As listas de eleitos para os parlamentos estaduais e federal mostram partidos que crescem, outros que tiveram a bancada diminuída e situações diferenciadas por estado. Mas uma avaliação feita pelo número de votos em cada candidato mostra que, no Brasil, os nomes valem muito mais do que os partidos na decisão do eleitor. O excesso de personalismo é um dos principais problemas apresentados por quem defende uma reforma política e eleitoral para as próximas votações. Tiririca, por exemplo, foi eleito com 1,3 milhão de votos.
A simples mudança na legislação, entretanto, pode não ser suficiente para o fortalecimento das legendas e instituições políticas. "Não é a mudança na regra que vai mudar essa cultura política do personalismo, mas sim uma mudança de conduta e valores", diz a cientista política Maria do Socorro Braga, professora da Universidade Federal de São Carlos (UFSCar).
Lista fechada
A professora usa como exemplo a proposta da lista fechada, pela qual os partidos indicam a ordem dos candidatos a serem eleitos pela legenda. Teoricamente, a lista fechada é defendida por quem entende que ela fortalece os partidos, o que seria um antídoto ao voto personalista. As lideranças partidárias têm o controle dessa lista e por isso a ordem de entrada nela depende do poder que a liderança tem dentro do partido. "Assim, os que hoje são campeões de voto só se elegeriam se fossem lideranças fortes no partido. Se o nome dele for colocado dentre os primeiros, a responsabilidade pela eleição deles é dos dirigentes do partido, e não do eleitorado", afirma Maria do Socorro. Por outro lado, se atualmente é estratégia dos partidos escolherem algumas celebridades para serem puxadores de voto, nada impede que, mesmo com lista fechada, eles não sejam colocados no topo da lista e o partido divulgue esse fato como forma de atrair votos para toda a legenda.

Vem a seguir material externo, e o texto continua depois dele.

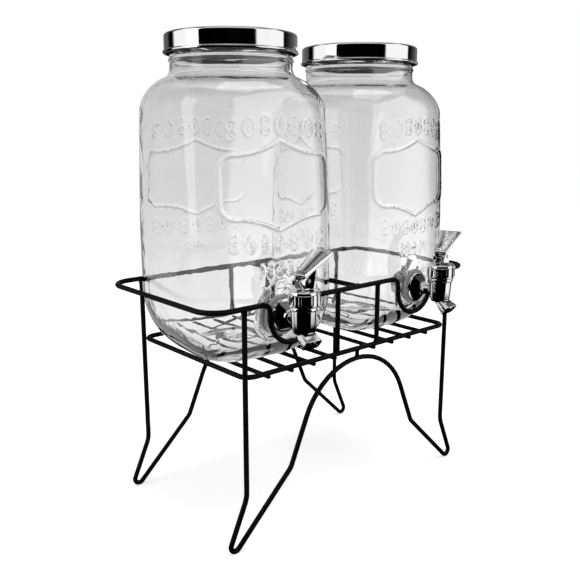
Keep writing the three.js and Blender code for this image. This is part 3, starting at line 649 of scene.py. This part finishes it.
def spout():
    """The spout: a section with cut corners that goes in straight lines from a level throat to a tilted
    mouth, P = (1 - s) T + s M, and back up inside to a blind end."""
    share = np.array([-0.3, -0.3, 0, 0.3, 0.6, 0.9, 0.975, 1.0, 1.0, 0.99, 0.9, 0.6, 0.3, 0.05, 0.05])
    wall = np.array([0, 0, 0, 0, 0, 0, 0, 0.25, 0.6, 0.9, 1.0, 1.1, 1.2, 1.3, 1.3])
    spread = np.array([0.0] + [1] * 13 + [0.0])
    corners = [(1, -0.72, 0.05), (1, 0.72, 0.05), (0.82, 1, 0.05), (-0.82, 1, 0.05),
               (-1, 0.72, 0.05), (-1, -0.72, 0.05), (-0.82, -1, 0.05), (0.82, -1, 0.05)]
    side, front = softened(corners, steps=3).T
    share, wall, spread = share[:, None], wall[:, None], spread[:, None]
    scale = spread * (THROAT_SHARE + (1 - THROAT_SHARE) * share)
    across = (MOUTH_HALF_WIDTH - wall) * side * scale
    deep = (MOUTH_HALF_DEPTH - wall) * front * scale
    level = 1 - share + share * cos(MOUTH_LEAN)
    return surface(np.stack([
        across,
        -deep * level - MOUTH_REACH * share,
        deep * share * sin(MOUTH_LEAN) - THROAT_DROP - (MOUTH_DROP - THROAT_DROP) * share,
    ], -1))


def collar():
    """The fluted collar: between its plain bands the reach drops by a flute's depth, over the floor's share
    of each."""
    outer, foot, top, eye = COLLAR_RADIUS, COLLAR_FOOT, COLLAR_TOP, STEM_RADIUS + 0.4
    profile = softened([
        (COLLAR_BORE, foot, 0.2), (outer - 0.1, foot, 0.4), (outer, foot + 1.4, 0), (outer, foot + 1.7, 0),
        (outer, top - 3.6, 0), (outer, top - 3.2, 0), (outer - 0.5, top - 2.9, 0.1),
        (outer - 0.6, top - 0.9, 0.6), (outer - 1.9, top, 0.6), (eye, top, 0.3), (eye, top - 4.5, 0.2),
        (COLLAR_BORE, top - 4.5, 0.2),
    ])
    radius, height = profile[:, :1], profile[:, 1:]
    flute = (np.arange(FLUTES * FLUTE_COLUMNS)[None, :] / FLUTE_COLUMNS) % 1
    groove = np.interp(flute, [0, 0.5, 0.6, 0.92, 1], [0, 0, 1, 1, 0])
    window = (radius > outer - 0.05) * (height > foot + 1.6) * (height < top - 3.5)
    return surface(rings(radius - FLUTE_DEPTH * groove * window, height), ring=True)


def valve_plug():
    """The rubber plug: a nose in the seat, a disc on it and a sleeve up the stem."""
    seat, bore, pocket = GAP - SEAT_DROP, STEM_RADIUS + GAP, STEM_FOOT - GAP
    return turned_soft([
        (0, seat - 1.8, 0), (3.2, seat - 1.8, 0.5), (3.8, seat, 0.3), (6.3, seat, 0.5), (6.3, -1.2, 0.6),
        (4.5, -1.2, 0.4), (4.5, 3.3, 0.5), (bore, 3.3, 0.2), (bore, pocket, 0.1), (0, pocket, 0),
    ], 64)


def valve_stem():
    """The stem: a rod with a rounded foot, and a flat-sided eye round the pin."""
    foot, top = STEM_FOOT, PIN_HEIGHT - 2
    upright = turned_soft([(0, foot, 0), (STEM_RADIUS, foot, 0.5), (STEM_RADIUS, top, 0.2), (0, top, 0)], 48)
    eye = washer(EYE_RADIUS, PIN_RADIUS + GAP, -STEM_RADIUS, STEM_RADIUS, 0.5)
    return joined(on_valve(upright), on_pin(crosswise(eye)))


def lever_pin():
    """The lever's pin, its ends swelling to low domed heads."""
    half = LEVER_WIDTH / 2
    near = [(0, 0.75, 0), (1.4, 0.55, 0.4), (1.95, 0.05, 0.3), (PIN_RADIUS, -0.1, 0.1)]
    ends = [[(reach, way * (half + out), cut) for reach, out, cut in near] for way in (-1, 1)]
    return on_pin(crosswise(turned_soft(ends[0] + ends[1][::-1], 40)))


def paddle():
    """The lever's paddle: a rounded section that widens evenly from tail to tip, its top sunk inside a
    border."""
    tip, fine = LEVER_LENGTH, np.linspace(LEVER_BORDER - 0.2, LEVER_BORDER + LEVER_STEP + 0.2, 11)
    steps = np.concatenate([[0, 0, 0.12, 0.4, 0.8, 1.2], fine, np.linspace(3.8, tip - 3.8, 16),
                            tip - fine[::-1], [32.8, 33.3, 33.7, 33.92, tip, tip]])
    edge = np.minimum(np.clip(steps, 0, LEVER_EDGE), np.clip(tip - steps, 0, LEVER_EDGE))
    inset = LEVER_EDGE - np.sqrt(np.maximum(LEVER_EDGE ** 2 - (LEVER_EDGE - edge) ** 2, 0))
    shut = np.ones((len(steps), 1))
    shut[[0, -1]] = 0
    half = (LEVER_WIDTH / 2 + (LEVER_TIP_WIDTH - LEVER_WIDTH) / 2 * steps / tip - inset * 0.9)[:, None]
    rise = (inset * 0.9)[:, None]
    outline = softened([(-1, 0, 0.06), (1, 0, 0.06), (1, -1, 0.09), (-1, -1, 0.09)], steps=5)
    across = np.linspace(-0.97, 0.97, 97)
    under = outline[(outline[:, 1] < -0.5) | (np.abs(outline[:, 0]) > 0.975)]
    order = np.argsort(-np.arctan2(under[:, 1] + 0.5, under[:, 0]) % (2 * pi))
    section = np.concatenate([np.stack([across, 0 * across], -1), under[order]])
    y = half * section[None, :, 0]
    top = section[:, 1] > -0.03
    lengthwise = ease((steps - LEVER_BORDER) / LEVER_STEP) * ease((tip - LEVER_BORDER - steps) / LEVER_STEP)
    sidewise = ease((half - LEVER_BORDER - np.abs(y)) / LEVER_STEP)
    sink = LEVER_RECESS * sidewise * lengthwise[:, None] * top[None, :]
    z = LEVER_DEPTH * section[None, :, 1]
    middle = -LEVER_DEPTH / 2
    z = middle + (z - middle) * (1 - rise / (LEVER_DEPTH / 2)) - sink
    y, z = y * shut, np.where(shut > 0, z, middle)
    x = steps[:, None] + 0 * y
    c, s = cos(LEVER_TILT), sin(LEVER_TILT)
    return on_pin(surface(np.stack([c * x - s * z - LEVER_TAIL, y, s * x + c * z + LEVER_TAIL_RISE], -1)))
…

A adoção da lista também é vista com cautela pela professora de Direito Eleitoral Eneida Desirre Salgado, da Universidade Federal do Paraná (UFPR). "A lista fechada não é muito democrática, pois a ordem dos nomes é definida pelos dirigentes do partido e no Brasil os partidos não têm um histórico de democracia interna. Teríamos uma renovação dos quadros cada vez menor, uma dominação de fato dos partidos políticos, sem que isso demonstre melhoria do quadro", avalia.

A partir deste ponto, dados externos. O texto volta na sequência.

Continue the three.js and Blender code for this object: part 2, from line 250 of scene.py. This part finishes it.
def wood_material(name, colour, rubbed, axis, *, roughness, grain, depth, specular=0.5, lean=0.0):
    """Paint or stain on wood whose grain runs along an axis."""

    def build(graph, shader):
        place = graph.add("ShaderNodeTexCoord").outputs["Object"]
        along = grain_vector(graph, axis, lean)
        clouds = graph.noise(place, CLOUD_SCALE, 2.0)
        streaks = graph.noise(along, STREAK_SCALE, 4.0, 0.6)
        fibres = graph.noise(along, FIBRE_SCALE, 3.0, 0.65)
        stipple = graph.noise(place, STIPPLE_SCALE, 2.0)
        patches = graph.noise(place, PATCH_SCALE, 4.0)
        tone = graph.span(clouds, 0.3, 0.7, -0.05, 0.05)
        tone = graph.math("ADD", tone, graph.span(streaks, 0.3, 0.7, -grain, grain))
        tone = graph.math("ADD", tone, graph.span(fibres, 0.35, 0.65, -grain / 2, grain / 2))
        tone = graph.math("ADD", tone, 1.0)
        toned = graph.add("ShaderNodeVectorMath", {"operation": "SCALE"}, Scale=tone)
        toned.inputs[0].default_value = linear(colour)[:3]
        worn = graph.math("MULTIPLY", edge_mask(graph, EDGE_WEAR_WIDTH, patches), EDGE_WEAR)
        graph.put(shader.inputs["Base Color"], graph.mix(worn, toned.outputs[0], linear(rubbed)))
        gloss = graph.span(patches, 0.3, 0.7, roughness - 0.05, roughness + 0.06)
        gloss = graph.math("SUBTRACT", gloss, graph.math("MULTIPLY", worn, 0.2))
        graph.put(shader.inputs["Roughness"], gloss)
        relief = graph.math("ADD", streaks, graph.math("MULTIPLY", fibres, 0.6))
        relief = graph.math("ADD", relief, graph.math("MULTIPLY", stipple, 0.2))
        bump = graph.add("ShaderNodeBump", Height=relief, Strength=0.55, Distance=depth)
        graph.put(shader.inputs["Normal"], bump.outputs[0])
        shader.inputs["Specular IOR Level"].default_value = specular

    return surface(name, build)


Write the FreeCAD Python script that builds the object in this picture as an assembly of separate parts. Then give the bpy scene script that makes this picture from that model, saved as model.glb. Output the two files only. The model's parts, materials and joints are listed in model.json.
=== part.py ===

O código eleitoral vigente é bom, na avaliação de Eneida, e poderia ser melhorado com a mudança em dois pontos: a divisão interna das cadeiras (candidatos eleitos na chapa da coligação) de acordo com o peso do voto dado a cada partido dessa coligação e a divisão das sobras de cadeiras entre os partidos que não atingiram o quociente eleitoral, o que, segundo ela, ampliaria a participação dos partidos menores no Legislativo. "Em 1872 se bradava que não era mais possível adiar a reforma eleitoral. De lá para cá, tivemos muitos experimentos: o voto distrital, condições de inelegibilidade, a cláusula de desempenho. Ou seja, estamos sempre mudando, mas a reforma feita nunca é satisfatória porque a análise dela é feita sempre em função do resultado das eleições."
Financiamento
A cientista política da UFSCar ainda lembra que, antes de discutir financiamento público de campanha, é preciso deixar claro que no Brasil já existe um certo financiamento público. "É misto, na verdade, pois para nós que estudamos partidos, tanto o fundo partidário quanto o tempo de televisão é considerado recurso público. Existe uma espécie de cartel entre os grandes partidos para que não se mudem as regras. Pois como o volume de recurso do fundo partidário é definido pelo número de votos, e com isso de cadeiras, os maiores continuam recebendo bem mais do que os menores."
Já o voto facultativo parece ser um tema que merece uma discussão próxima. Em poucos países ele é obrigatório e, onde é facultativo, muda a discussão com a sociedade. "Em pouco tempo o voto obrigatório não fará mais sentido. Porém, o voto fica mais caro porque os partidos que não têm programas mais consistentes e políticas clientelistas não têm muito espaço com o voto facultativo", diz Maria do Socorro. Isso porque, explica ela, os partidos precisam mostrar seus pontos de vista para cada grande tema do país, incentivando o eleitor a decidir votar na defesa de propostas que ele considera importante. E para isso a discussão fica mais qualitativa, o que aumenta os custos.
O fortalecimento dos partidos e das instituições, na verdade, tem a ver com a participação popular na política. "Quanto maior a relação entre a sociedade e as conquistas dos direitos políticos, quanto maior a luta pela conquista dos setores populares na arena política, mais fortes são os partidos. Não adianta apenas os partidos se organizarem no sistema político porque então teremos uma partidocracia, ou seja, um controle dos partidos no processo eleitoral", observa Maria do Socorro.